BNSF engineer Michael Hall and his spouse, Elijah, and engineer Amie Garrand and her spouse, Carol, filed the federal suit claiming that, despite repeatedly trying to get health coverage after Washington legalized same-sex marriage, they were told by the company that it has a “stated policy” that “marriage is between one man and one woman.” So they sued. And the very next day, the railway coalition announced the new coverage.

BLET“This is a very important issue to us,” said Mike Elliott of the Washington Legislative Board of the Brotherhood of Locomotive Engineers and Trainmen (BLET), a division of the International Brotherhood of Teamsters. “The legislation on same-sex marriage in Washington and other states prompted the need to update the various benefit plans to rectify what now amounts to discriminatory practices. While the process for making changes to the railroad benefits plan is national in scope, it shouldn’t take years to accomplish the task. While there had been discussions between labor and the railroads, no clear timeline for actually updating the plan had been released.

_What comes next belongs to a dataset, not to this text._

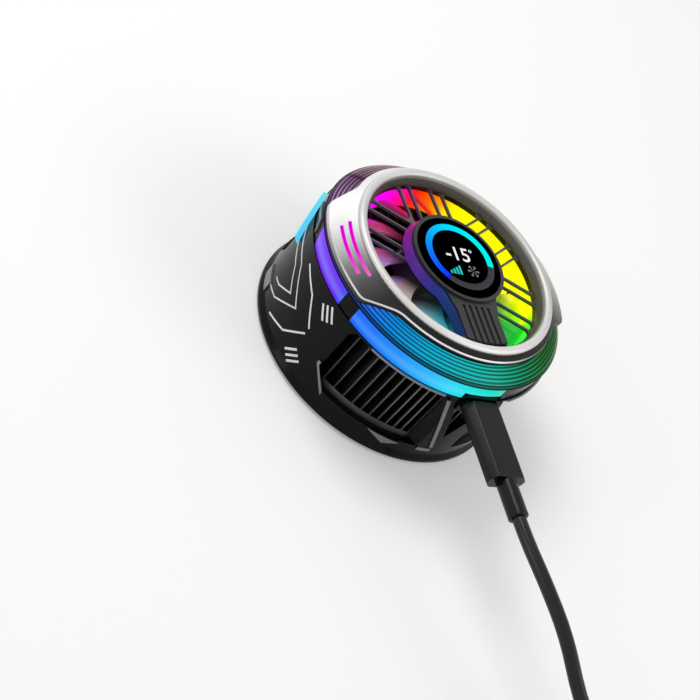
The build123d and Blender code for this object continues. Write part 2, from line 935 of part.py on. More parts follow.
def grille():
    """Fan guard: ring, hub and groups of parallel ribs, whole under the arm and open left of it."""
    disc = ring(0, bezel_spigot_radius, grille_bottom, grille_top)
    step = 360 / grille_sectors
    lift = Pos(0, 0, grille_bottom - overrun)
    height = grille_height + 2 * overrun
    wedge = lift * extrude(grille_wedge(), height)
    slots = [lift * extrude(slot, height) for slot in grille_openings()]
    cuts = []
    for index in range(grille_sectors):
        angle = grille_phase_angle + index * step
        cuts.append(Rot(0, 0, angle + step / 2) * wedge)
        if index == open_sector:
            bottom = grille_bottom - overrun
            sweep = 2 * open_half_angle
            bare = (grille_hub_radius, duct_radius, bottom, grille_top + overrun)
            cuts.append(ring(*bare, angle - open_half_angle, sweep))
        elif index != arm_sector:
            cuts += [Rot(0, 0, angle) * slot for slot in slots]
    return disc - cuts


def arm_plan(inset):
    """Outline of the arm in plan, flared where it meets the pod."""
    narrow = arm_half_width - inset
    wide = narrow + arm_flare
    reach = duct_radius + overrun
    corners = [
        (-narrow, -reach),
        (narrow, -reach),
        (narrow, -arm_flare_end),
        (wide, -arm_flare_start),
        (-wide, -arm_flare_start),
        (-narrow, -arm_flare_end),
    ]
    return make_face(Polyline(*corners, close=True)) & Circle(duct_radius - seat_gap)


def arm_solid(inset, bottom, top):
    """Arm between two heights."""
    return Pos(0, 0, bottom) * extrude(arm_plan(inset), top - bottom)


def display_pod():
    """Cup for the display and the grooved arm that carries it, hollow underneath."""
    cup = turned(
        [
            (0, grille_top),
            (pod_wall_radius, grille_top),
            (pod_wall_radius, pod_rim_bottom),
            (pod_radius, pod_rim_bottom),
            (pod_radius, pod_rim_top),
            (glass_radius + seat_gap, pod_rim_top),
            (glass_radius + seat_gap, glass_bottom),
            (pod_wall_radius - pod_wall, glass_bottom),
            (pod_wall_radius - pod_wall, grille_top + pod_floor),
            (0, grille_top + pod_floor),
        ]
    )
    arm_top = grille_top + arm_height
    bore = ring(0, pod_wall_radius - pod_wall / 2, grille_top, pod_rim_top)
    arm = arm_solid(0, grille_top, arm_top) - bore
    hollow = arm_solid(arm_side, grille_top, arm_top - arm_roof)
    hollow -= ring(0, pod_radius + arm_side, grille_top, arm_top)
    grooves = []
    for index in range(arm_groove_count):
        place = (index - (arm_groove_count - 1) / 2) * arm_groove_pitch
        half = arm_groove_width / 2
        low = (place - half, -duct_radius, arm_top - arm_groove_depth)
        grooves.append(block(low, (place + half, -arm_groove_start, arm_top + overrun)))
    slot_half = flex_width / 2 + fit_gap
    back = display_board_radius - overrun
    notch_low = (-slot_half, -pod_radius - arm_side - overrun, grille_top)
    notch = block(notch_low, (slot_half, -back, grille_top + pod_floor))
    return cup + (arm - hollow - grooves) - notch


def pod_light_ring():
    """Lit side of the pod and of its arm."""
    skirt = ring(pod_wall_radius, pod_light_radius, grille_top, pod_rim_bottom)
    flanks = arm_solid(-arm_light_width, grille_top, pod_rim_bottom)
    flanks -= ring(0, pod_wall_radius, grille_top, pod_rim_bottom)
    return skirt + flanks - arm_solid(0, grille_top, grille_top + arm_height)


def display_glass():
    """Round cover glass with a bevelled edge."""
    bevel = glass_radius - glass_edge
    outline = [(0, glass_bottom), (glass_radius, glass_bottom), (glass_radius, glass_top - glass_edge)]
    return turned(outline + [(bevel, glass_top), (0, glass_top)])


def display_panel():
    """Display under the glass."""
    return ring(0, panel_radius, grille_top + pod_floor + display_board_height, glass_bottom)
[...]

For some of our members, this wasn’t just an issue of basic fairness under the law, it was a matter of life and death.”

When Hall and Garrand announced their lawsuit, a spokesman for BNSF initially claimed that health benefits were governed by language in the union contracts and could only be modified through collective bargaining. But Elliott said the state law governing benefits for same-sex couples takes precedence.

“Bad publicity is about the only thing the railways respond to,” Herb Krohn, state legislative director for the SMART Transportation Division, told The Seattle Times. “I’m really, really happy about the outcome. This is a major victory. It’s just disappointing that it takes hiring lawyers and filing lawsuits to get them to do the right thing.”

(SMART is the new International Association of Sheet Metal, Air, Rail and Transportation Workers’ union, created by the merger of the Sheet Metal Workers International Association and United Transportation Union.)